Pre-impact bumper 911s, particularly the very earliest 1960s models seem to have held their value in the UK, still fetching around £100,000. The most desirable of the early cars remain the very first and the very last; in the right condition the latter, so-called 2.4-litre models, often breaking through the £100,000 range.
Also hard hit, the 1970s and 1980s models that regularly fetched £75,000 in 2018, are now tentatively being offered for as low as £50,000 with a number even going for less at auction. Later SC and desirable 3.2 models are down even more, as low as £25,000 and £35,000 respectively, representing a drop of around 25 per cent.
Still, the Targas and wide-bodied models like those with the desirable Super Sport Equipment package continue to command healthy premiums of 10 per cent or more.
Things To Consider When Buying A Collectable 911
Whilst the most valuable Porsche 911s are low-production high-performance or track-oriented models like the 964 Carrera RS, or 993 GT2, there are many other factors that come into play when determining the market value of a collectable air-cooled 911.

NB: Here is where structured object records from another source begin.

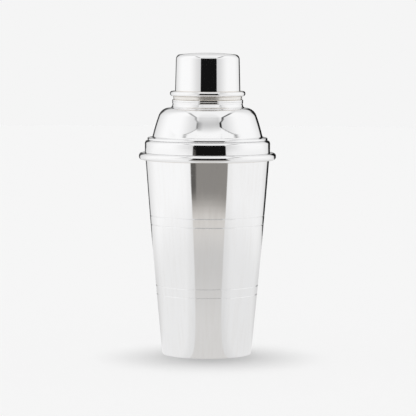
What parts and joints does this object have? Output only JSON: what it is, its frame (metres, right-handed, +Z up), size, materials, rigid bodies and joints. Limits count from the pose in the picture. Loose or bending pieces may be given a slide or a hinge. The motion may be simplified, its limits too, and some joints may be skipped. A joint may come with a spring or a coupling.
{
  "type": "cocktail shaker",
  "caption": "Tapered metal cocktail shaker with a lift-off domed strainer top and a lift-off cap, beaded at both joints.",
  "frame": {"origin": "centre of the foot, on the surface that the shaker stands on", "axes": "+Z up along the shaker's axis of revolution"},
  "size_m": [0.1052, 0.1052, 0.2314],
  "materials": {
    "polished_silver": "mirror-polished silver plate",
    "wire_silver": "mirror-polished silver plate on drawn wire",
    "inner_silver": "satin silver plate"
  },
  "bodies": {
    "tumbler": {"tumbler_wall": "polished_silver", "tumbler_base": "inner_silver", "rim_bead": "wire_silver"},
    "strainer_top": {"plug_skirt": "inner_silver", "shoulder_band": "polished_silver", "shoulder_dome": "polished_silver", "reeded_ring": "wire_silver", "cap_seat": "wire_silver", "pouring_neck": "inner_silver", "strainer_plate": "inner_silver"},
    "cap": {"cap_shell": "polished_silver", "cap_bead": "wire_silver"}
  },
  "joints": [
    {"name": "strainer_lift", "type": "slide", "parent": "tumbler", "child": "strainer_top", "axis": [0, 0, 1], "range_m": [0, 0.05]},
    {"name": "cap_lift", "type": "slide", "parent": "strainer_top", "child": "cap", "axis": [0, 0, 1], "range_m": [0, 0.04]}
  ]
}
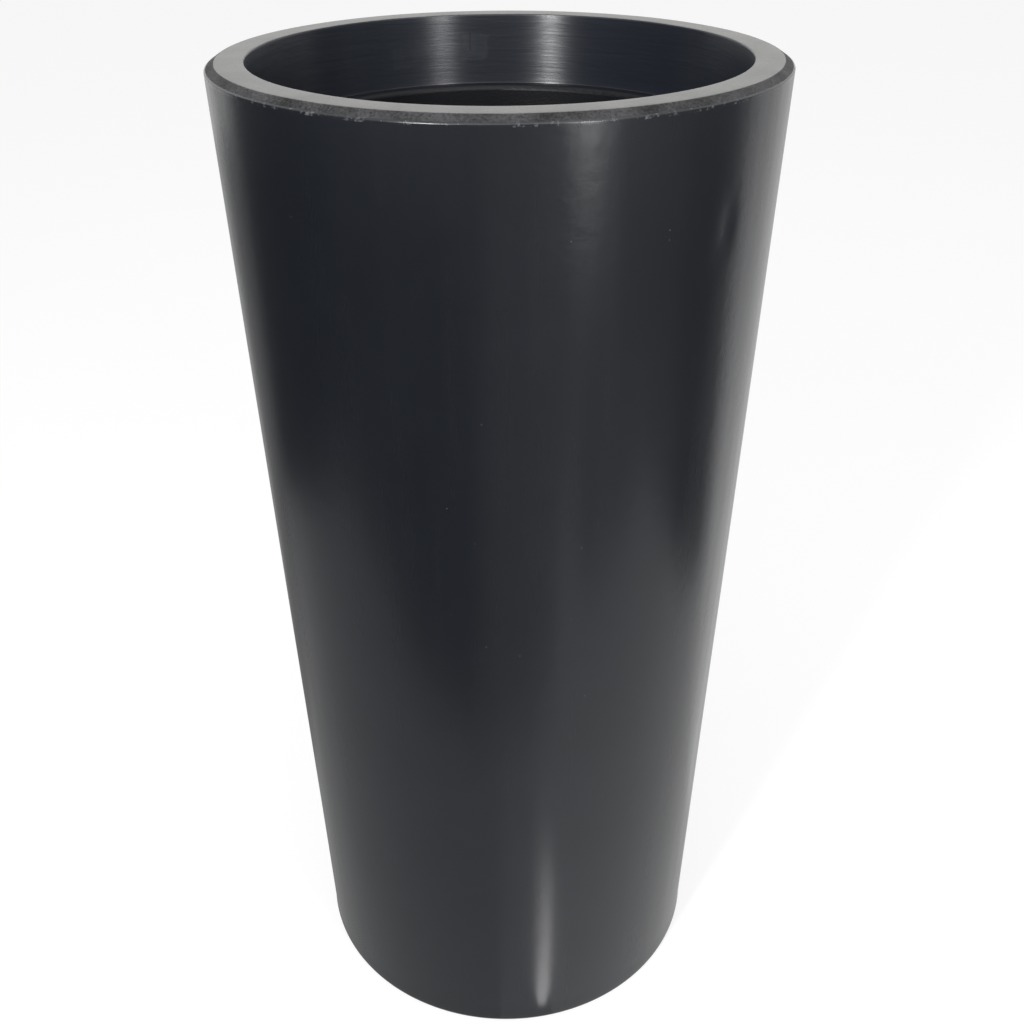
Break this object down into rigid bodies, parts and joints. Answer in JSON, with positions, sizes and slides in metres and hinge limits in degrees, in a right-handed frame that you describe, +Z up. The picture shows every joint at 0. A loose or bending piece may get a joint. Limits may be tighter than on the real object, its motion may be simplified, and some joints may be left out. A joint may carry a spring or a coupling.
{
  "type": "planter",
  "caption": "Tall round tapered plastic planter with a thick folded rim, a lift-out inner liner on a ledge below the mouth and a rubber drain bung in its raised base.",
  "frame": {"origin": "centre of the base, on the floor that the planter stands on", "axes": "+Z up along the planter's axis of symmetry; X runs through the liner's two finger slots"},
  "size_m": [0.3999, 0.4, 0.8],
  "materials": {
    "shell_plastic": "satin rotationally moulded polyethylene, blue-black",
    "liner_plastic": "dull black polypropylene",
    "bung_rubber": "matt black moulded rubber"
  },
  "bodies": {
    "shell": {"planter_shell": "shell_plastic"},
    "liner": {"inner_liner": "liner_plastic"},
    "bung": {"drain_bung": "bung_rubber"}
  },
  "joints": [
    {"name": "liner_lift", "type": "slide", "parent": "shell", "child": "liner", "axis": [0, 0, 1], "range_m": [0, 0.45]},
    {"name": "bung_pull", "type": "slide", "parent": "shell", "child": "bung", "axis": [0, 0, -1], "range_m": [0, 0.03]}
  ]
}
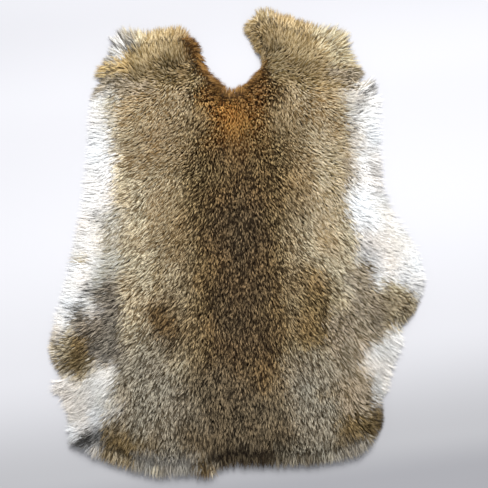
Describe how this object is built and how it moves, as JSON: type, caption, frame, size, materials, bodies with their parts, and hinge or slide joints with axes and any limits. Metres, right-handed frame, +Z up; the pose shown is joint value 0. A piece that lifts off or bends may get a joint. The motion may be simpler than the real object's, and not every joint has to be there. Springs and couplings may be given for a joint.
{
  "type": "rabbit skin pelt",
  "caption": "Tanned rabbit skin with its fur on, laid flat fur side up, with two cheek lobes beside a neck notch, leg patches at the sides and a small tail tuft.",
  "frame": {"origin": "middle of the pelt's footprint, on the floor that it lies on", "axes": "+Y along the back towards the head end, +X to the right seen from the fur side, +Z up out of the fur"},
  "size_m": [0.3264, 0.4044, 0.0164],
  "materials": {
    "tanned_skin": "suede flesh side, matt cream",
    "rabbit_fur": "soft brown-grey ticked fur with white rims"
  },
  "bodies": {
    "root": {"skin": "tanned_skin", "fur": "rabbit_fur"}
  },
  "joints": []
}
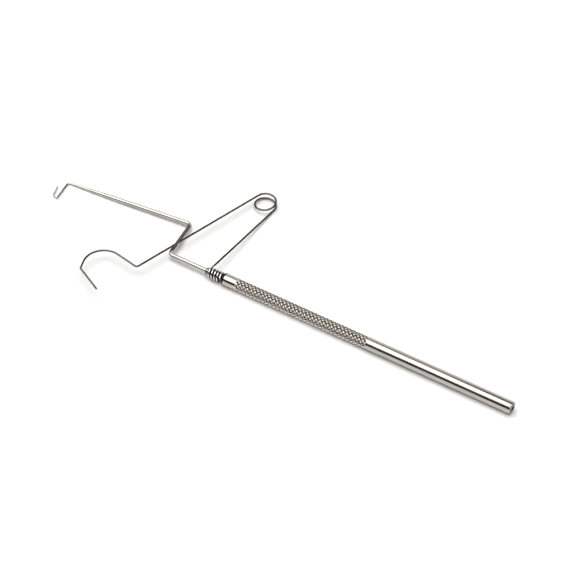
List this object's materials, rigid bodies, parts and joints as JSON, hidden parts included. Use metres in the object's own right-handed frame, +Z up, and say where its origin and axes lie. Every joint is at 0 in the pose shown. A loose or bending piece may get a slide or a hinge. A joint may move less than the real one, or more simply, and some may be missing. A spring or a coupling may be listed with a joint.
{
  "type": "rotating whip finisher",
  "caption": "Slim knurled steel hand tool with a freely spinning cranked arm that ends in a fine barb, and a sprung wire with a safety-pin loop and a round hook, for knotting thread.",
  "frame": {"origin": "On the bench under the middle of the whole tool, as it lies flat.", "axes": "+X runs along the handle towards its tail, +Y towards the wire's loop, +Z up from the bench."},
  "size_m": [0.1714, 0.0652, 0.0043],
  "materials": {
    "handle_steel": "fine turned and knurled stainless steel",
    "rod_steel": "polished stainless steel rod",
    "wire_steel": "bright drawn spring wire",
    "bearing_brass": "plain turned brass, hidden in the handle"
  },
  "bodies": {
    "handle": {"handle": "handle_steel", "bearing_bush": "bearing_brass"},
    "arm": {"offset_arm": "rod_steel", "end_collar": "bearing_brass", "spring_bush": "rod_steel", "spring_winding": "wire_steel", "spring_loop": "wire_steel"},
    "hook": {"hook_wire": "wire_steel"}
  },
  "joints": [
    {"name": "arm_spin", "type": "hinge", "parent": "handle", "child": "arm", "pos_m": [-0.01586, -0.0067, 0.00199], "axis": [1, 0, 0], "continuous": true},
    {"name": "spring_flex", "type": "hinge", "parent": "arm", "child": "hook", "pos_m": [-0.02191, 0.0288, 0.0015], "axis": [0, 0.0293, 0.9996], "range_deg": [-8, 8], "stiffness_Nm_per_rad": 0.0203, "deforming": ["spring_loop"]}
  ]
}
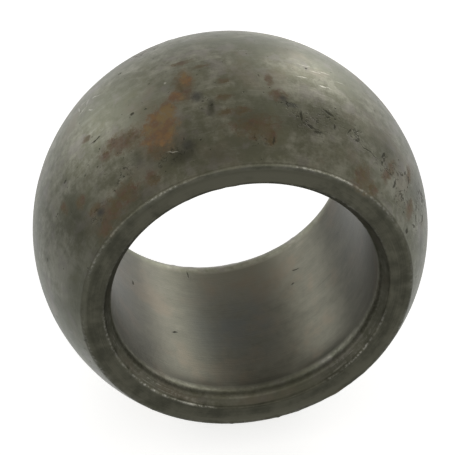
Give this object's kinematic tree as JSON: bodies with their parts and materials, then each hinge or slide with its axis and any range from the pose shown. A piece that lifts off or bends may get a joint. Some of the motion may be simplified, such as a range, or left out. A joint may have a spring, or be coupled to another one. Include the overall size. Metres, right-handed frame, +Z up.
{
  "type": "three-point hitch link ball",
  "caption": "Steel hitch ball with two flat ends and a plain chamfered through bore for a hitch pin.",
  "frame": {"origin": "centre of the ball, on the bore's axis, halfway between the flat ends", "axes": "+Y along the bore, +Z up; the two ends are alike, and the ball is round about Y"},
  "size_m": [0.056, 0.032, 0.056],
  "materials": {
    "steel": "bare turned steel, dark with oil and age, with light rust stains and bright nicked edges"
  },
  "bodies": {
    "root": {"hitch_ball": "steel"}
  },
  "joints": []
}
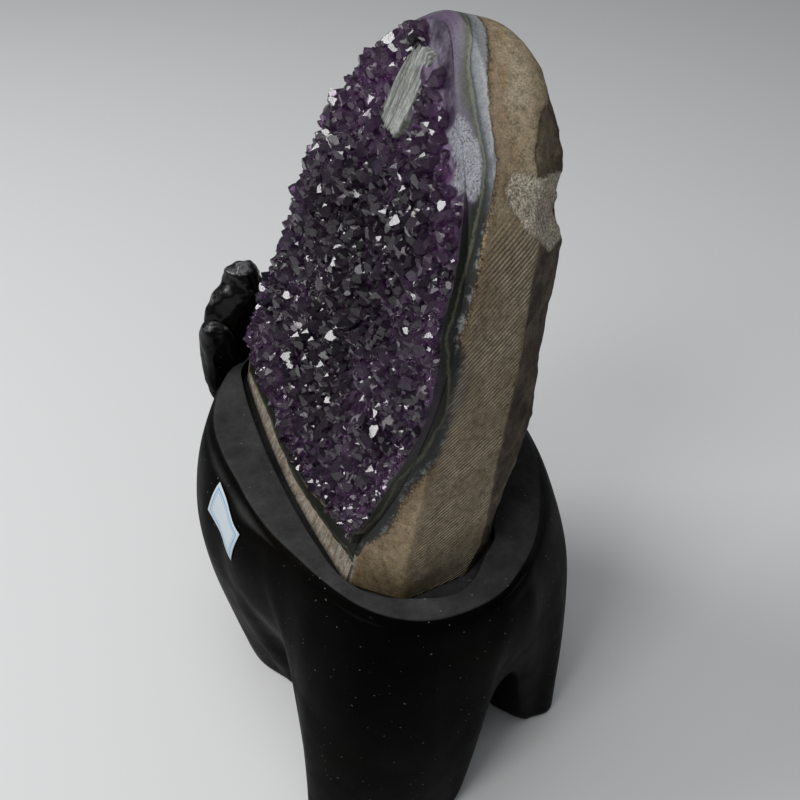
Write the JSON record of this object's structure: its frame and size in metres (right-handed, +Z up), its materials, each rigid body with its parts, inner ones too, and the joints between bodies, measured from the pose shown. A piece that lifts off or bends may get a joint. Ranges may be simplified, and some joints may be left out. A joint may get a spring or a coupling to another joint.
{
  "type": "amethyst cathedral geode on a carved wooden stand",
  "caption": "Sawn upright geode with a crust of amethyst crystals in an agate and basalt shell, resting in the seat of a carved black wooden stand.",
  "frame": {"origin": "on the surface that the stand's feet stand on, under the middle of the whole object's box", "axes": "+Z up, -Y the way the crystal face looks, +X along the stand's length, away from the carved stump"},
  "size_m": [0.3114, 0.247, 0.5196],
  "materials": {
    "basalt": "sawn and ground, matt, with a polished agate edge",
    "amethyst": "natural crystal faces, glossy and see-through",
    "black_wood": "black lacquer, satin, dusty on top",
    "paper": "white sticker with a plain blue border"
  },
  "bodies": {
    "root": {"geode_rock": "basalt", "amethyst_crust": "amethyst", "wood_stand": "black_wood", "paper_label": "paper"}
  },
  "joints": []
}
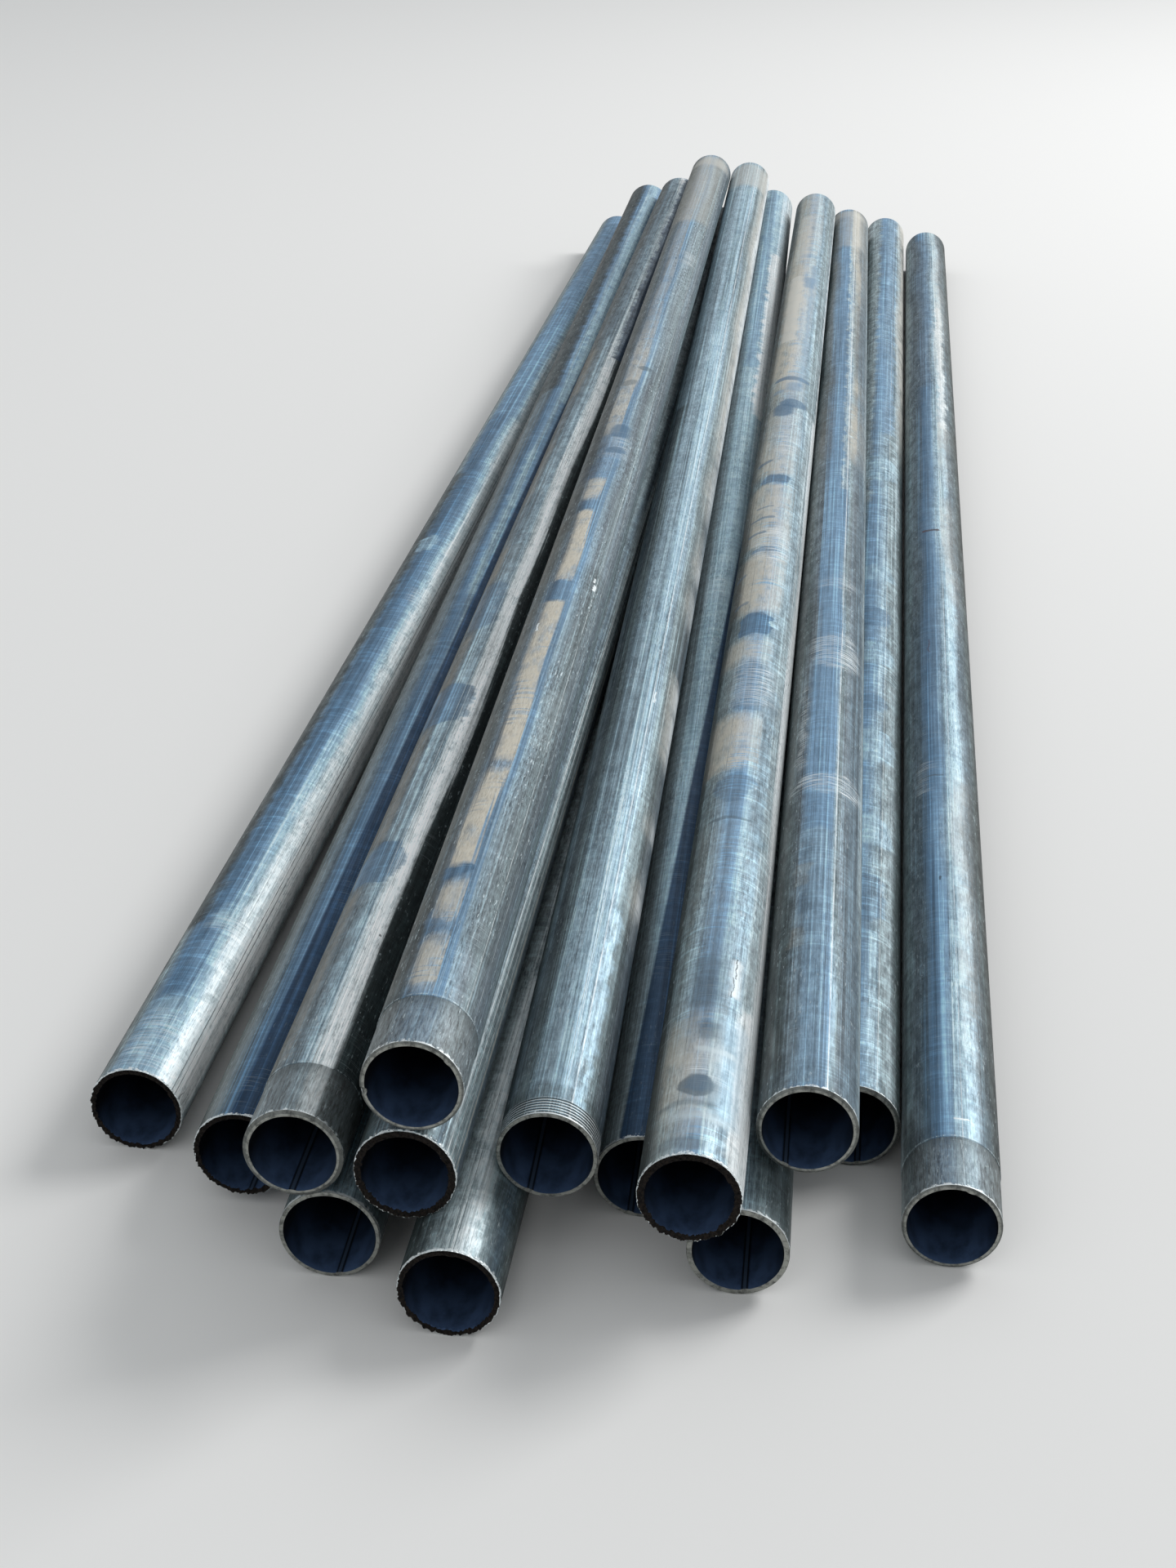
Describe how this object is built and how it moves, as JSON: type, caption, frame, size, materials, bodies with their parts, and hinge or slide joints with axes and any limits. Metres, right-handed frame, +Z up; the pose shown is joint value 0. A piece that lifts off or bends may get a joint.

Mileage: Unrestored Porsches with very low mileage, under 10,000 or even 1,000 miles (about 16,000 or 1,600 km), and like-new condition are the most collectable and therefore command the highest prices. So, if the car is destined to be driven frequently it’s best to look for a correctly priced car with a slightly higher odometer reading so its value isn’t adversely affected every time it leaves the garage. Also, track-oriented cars like the GT2 will go for more if they have never been on the track.
Service history: A full, detailed service record of work carried out on schedule and by reputable mechanics is very important, particularly on more complex later-model 911s.
Documentation: Matching numbers, ownership history and documented factory-fitted options are extremely important factors in determining a collectable 911’s price. Porsche can also provide a Certificate of Authenticity that more-valuable examples would require.
Colour: Depending on year and model, the colour can have a significant impact on a collectable 911’s value. Since the 911 has evolved quite slowly over the years, the colour option can help to make the car standout. Many collectors value bright or particularly rare colors like Speed Yellow on later cars or Bahama Yellow on early 1960s 911s. Special order paintwork also adds to the value, with Porsche collectors often willing to pay a surprisingly high premium for rare, attractive colors like Riviera Blue or Oak Green Metallic.
The reputation of the 911 for performance, build quality and practicality gives it broad appeal for enthusiasts and collectors, and Porsche itself is committed to keeping its cars on the road with an expanding inventory of available classic 911 spare parts as well as a factory restoration service.
Which is why classic air-cooled Porsche 911s continue to generate such interest amongst collectors, and why prices have been so consistently high despite the car’s relatively high production numbers over the years.